[START OF DATASET EXCERPT]
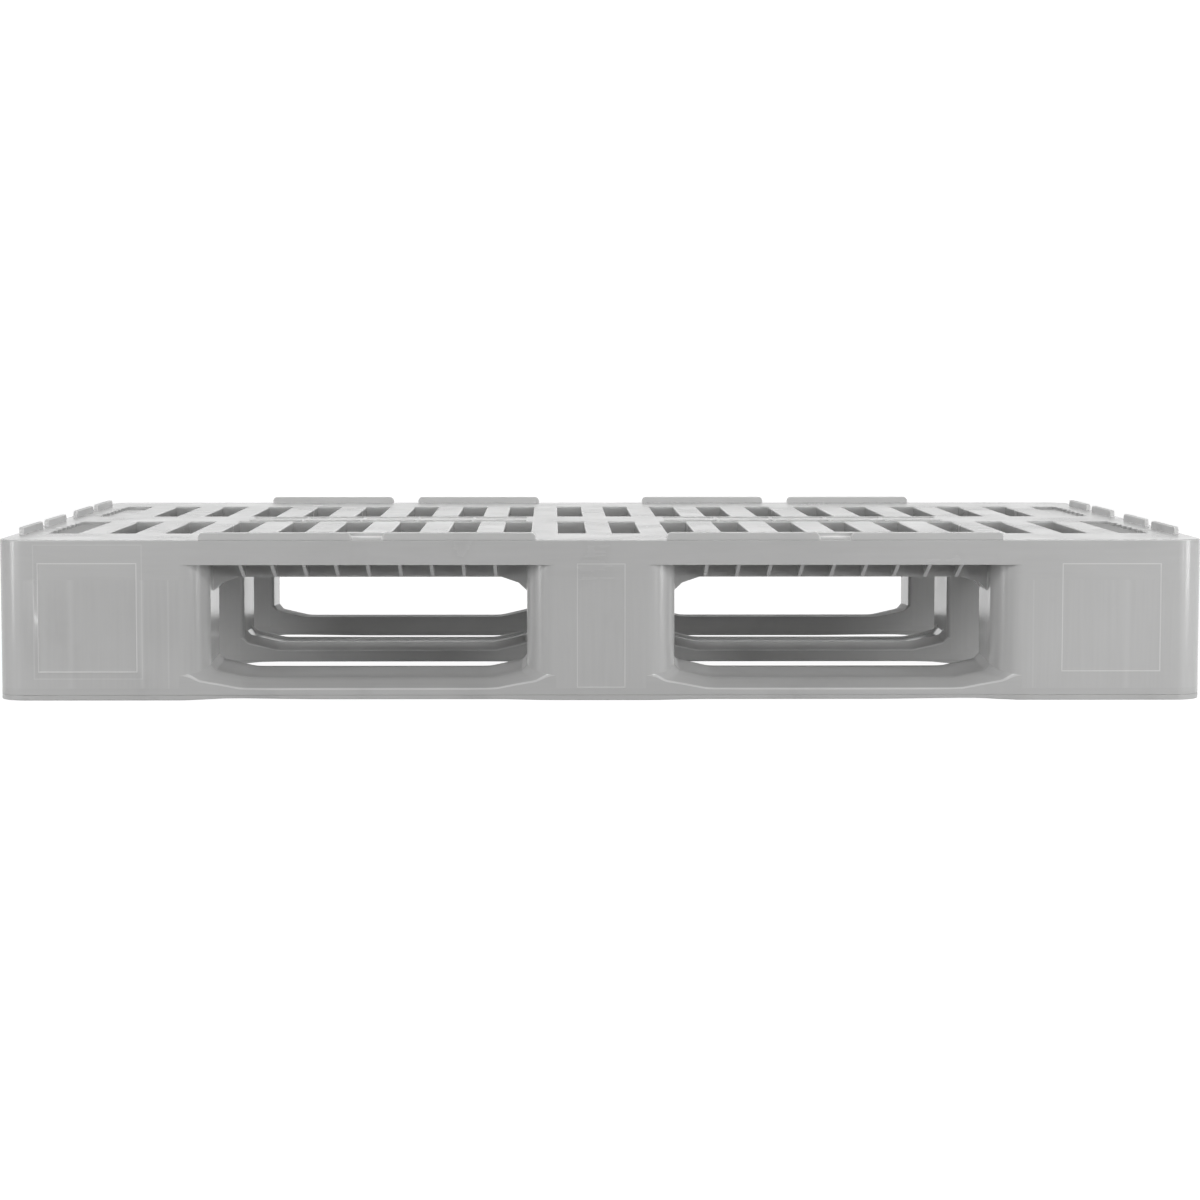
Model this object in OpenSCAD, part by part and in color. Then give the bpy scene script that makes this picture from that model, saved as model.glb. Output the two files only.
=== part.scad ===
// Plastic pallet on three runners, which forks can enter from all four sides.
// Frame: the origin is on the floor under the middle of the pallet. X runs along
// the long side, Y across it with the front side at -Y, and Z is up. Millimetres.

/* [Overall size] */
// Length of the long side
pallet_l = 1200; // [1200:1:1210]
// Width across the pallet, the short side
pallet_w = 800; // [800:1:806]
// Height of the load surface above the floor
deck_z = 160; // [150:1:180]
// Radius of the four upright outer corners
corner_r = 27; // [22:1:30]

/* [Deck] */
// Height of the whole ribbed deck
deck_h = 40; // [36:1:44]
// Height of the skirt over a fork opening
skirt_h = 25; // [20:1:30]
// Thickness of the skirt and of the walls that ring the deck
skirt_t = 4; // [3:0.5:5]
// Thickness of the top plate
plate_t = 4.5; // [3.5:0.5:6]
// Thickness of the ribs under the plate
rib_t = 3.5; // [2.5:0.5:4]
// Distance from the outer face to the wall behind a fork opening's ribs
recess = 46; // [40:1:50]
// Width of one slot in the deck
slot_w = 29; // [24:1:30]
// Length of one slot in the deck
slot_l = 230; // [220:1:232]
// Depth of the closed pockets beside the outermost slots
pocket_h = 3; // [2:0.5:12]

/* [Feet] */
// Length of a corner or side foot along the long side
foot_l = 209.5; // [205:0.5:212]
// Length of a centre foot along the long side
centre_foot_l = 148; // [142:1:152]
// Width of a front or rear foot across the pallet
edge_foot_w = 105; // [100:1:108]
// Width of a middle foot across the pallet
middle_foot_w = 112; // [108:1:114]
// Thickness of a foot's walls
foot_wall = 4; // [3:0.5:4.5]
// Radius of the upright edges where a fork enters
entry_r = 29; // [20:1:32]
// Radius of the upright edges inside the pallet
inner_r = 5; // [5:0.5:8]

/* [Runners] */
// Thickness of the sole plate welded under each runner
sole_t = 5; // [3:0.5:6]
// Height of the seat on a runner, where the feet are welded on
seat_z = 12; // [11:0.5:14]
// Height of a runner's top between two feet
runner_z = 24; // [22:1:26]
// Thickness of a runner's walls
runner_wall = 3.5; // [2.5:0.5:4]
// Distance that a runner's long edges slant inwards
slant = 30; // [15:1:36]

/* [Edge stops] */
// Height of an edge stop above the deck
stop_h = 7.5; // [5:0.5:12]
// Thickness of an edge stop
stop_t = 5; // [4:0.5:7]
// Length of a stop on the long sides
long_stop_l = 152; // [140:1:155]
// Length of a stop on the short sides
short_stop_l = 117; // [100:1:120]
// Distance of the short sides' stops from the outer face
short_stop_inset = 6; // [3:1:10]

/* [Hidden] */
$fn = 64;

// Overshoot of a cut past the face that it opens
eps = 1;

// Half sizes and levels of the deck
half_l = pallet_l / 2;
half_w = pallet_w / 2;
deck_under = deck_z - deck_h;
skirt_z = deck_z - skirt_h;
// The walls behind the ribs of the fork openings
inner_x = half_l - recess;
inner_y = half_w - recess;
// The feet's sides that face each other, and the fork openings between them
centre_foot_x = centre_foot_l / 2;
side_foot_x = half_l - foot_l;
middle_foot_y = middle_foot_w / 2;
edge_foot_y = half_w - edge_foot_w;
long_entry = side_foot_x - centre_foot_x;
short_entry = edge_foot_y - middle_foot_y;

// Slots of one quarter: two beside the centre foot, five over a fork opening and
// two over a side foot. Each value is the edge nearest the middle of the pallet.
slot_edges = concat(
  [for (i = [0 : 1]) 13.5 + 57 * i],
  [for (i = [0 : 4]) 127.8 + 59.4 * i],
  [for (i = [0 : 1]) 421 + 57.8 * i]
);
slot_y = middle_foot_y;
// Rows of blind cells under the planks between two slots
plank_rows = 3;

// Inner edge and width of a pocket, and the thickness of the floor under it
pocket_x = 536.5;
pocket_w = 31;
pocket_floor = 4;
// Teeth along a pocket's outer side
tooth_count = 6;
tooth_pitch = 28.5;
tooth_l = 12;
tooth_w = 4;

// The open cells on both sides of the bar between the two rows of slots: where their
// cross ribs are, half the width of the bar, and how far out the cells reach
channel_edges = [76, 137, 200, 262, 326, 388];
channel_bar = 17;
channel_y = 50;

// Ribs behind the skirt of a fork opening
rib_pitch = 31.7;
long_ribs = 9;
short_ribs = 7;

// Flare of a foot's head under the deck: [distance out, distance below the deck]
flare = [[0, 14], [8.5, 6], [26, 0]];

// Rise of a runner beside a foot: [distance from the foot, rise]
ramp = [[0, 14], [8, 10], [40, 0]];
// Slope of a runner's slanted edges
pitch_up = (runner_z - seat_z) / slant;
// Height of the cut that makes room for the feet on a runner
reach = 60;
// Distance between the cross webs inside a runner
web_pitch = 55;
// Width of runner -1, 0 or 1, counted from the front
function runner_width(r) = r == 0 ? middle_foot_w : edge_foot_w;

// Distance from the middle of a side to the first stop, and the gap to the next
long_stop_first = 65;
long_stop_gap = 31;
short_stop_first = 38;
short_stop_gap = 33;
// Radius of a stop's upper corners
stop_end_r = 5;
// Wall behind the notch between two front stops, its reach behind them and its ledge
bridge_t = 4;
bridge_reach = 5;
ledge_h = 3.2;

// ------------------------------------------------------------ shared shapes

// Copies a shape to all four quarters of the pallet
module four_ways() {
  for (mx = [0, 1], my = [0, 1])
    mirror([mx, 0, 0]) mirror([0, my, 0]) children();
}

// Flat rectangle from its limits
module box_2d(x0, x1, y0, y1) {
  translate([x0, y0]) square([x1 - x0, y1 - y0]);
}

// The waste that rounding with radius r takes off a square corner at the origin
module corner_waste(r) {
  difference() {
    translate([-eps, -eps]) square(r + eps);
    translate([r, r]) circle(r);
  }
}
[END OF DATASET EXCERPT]
» **TASK STATEMENT**: Extract exactly the leading lines of the data, stopping at and including the line with "is up. Millimetres.".

» **RESPONSE TO THE TASK**:
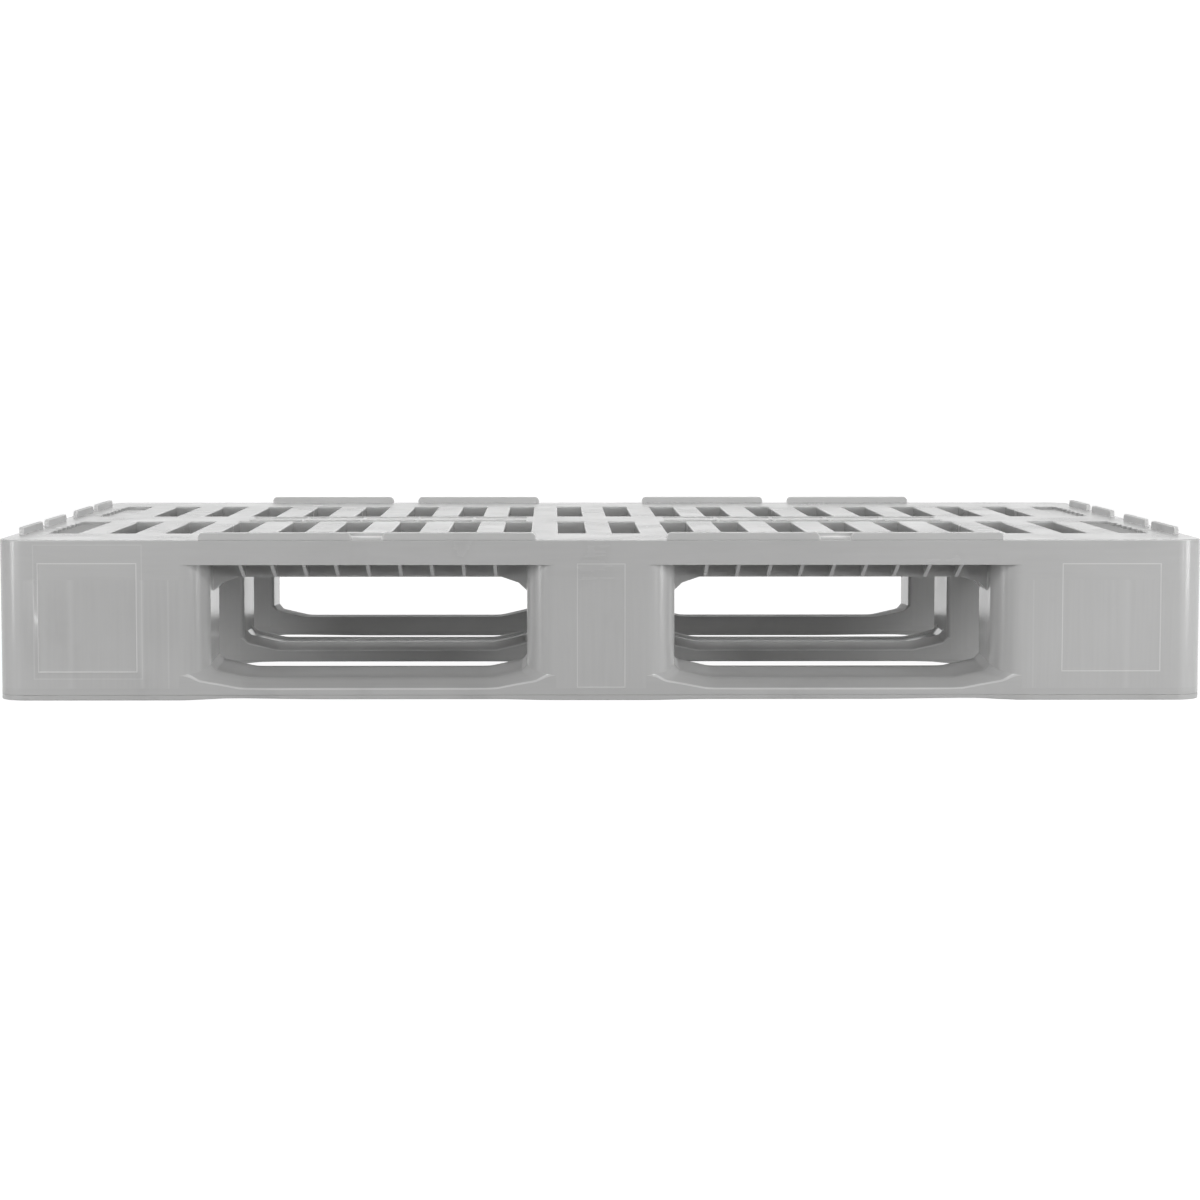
Model this object in OpenSCAD, part by part and in color. Then give the bpy scene script that makes this picture from that model, saved as model.glb. Output the two files only.
=== part.scad ===
// Plastic pallet on three runners, which forks can enter from all four sides.
// Frame: the origin is on the floor under the middle of the pallet. X runs along
// the long side, Y across it with the front side at -Y, and Z is up. Millimetres.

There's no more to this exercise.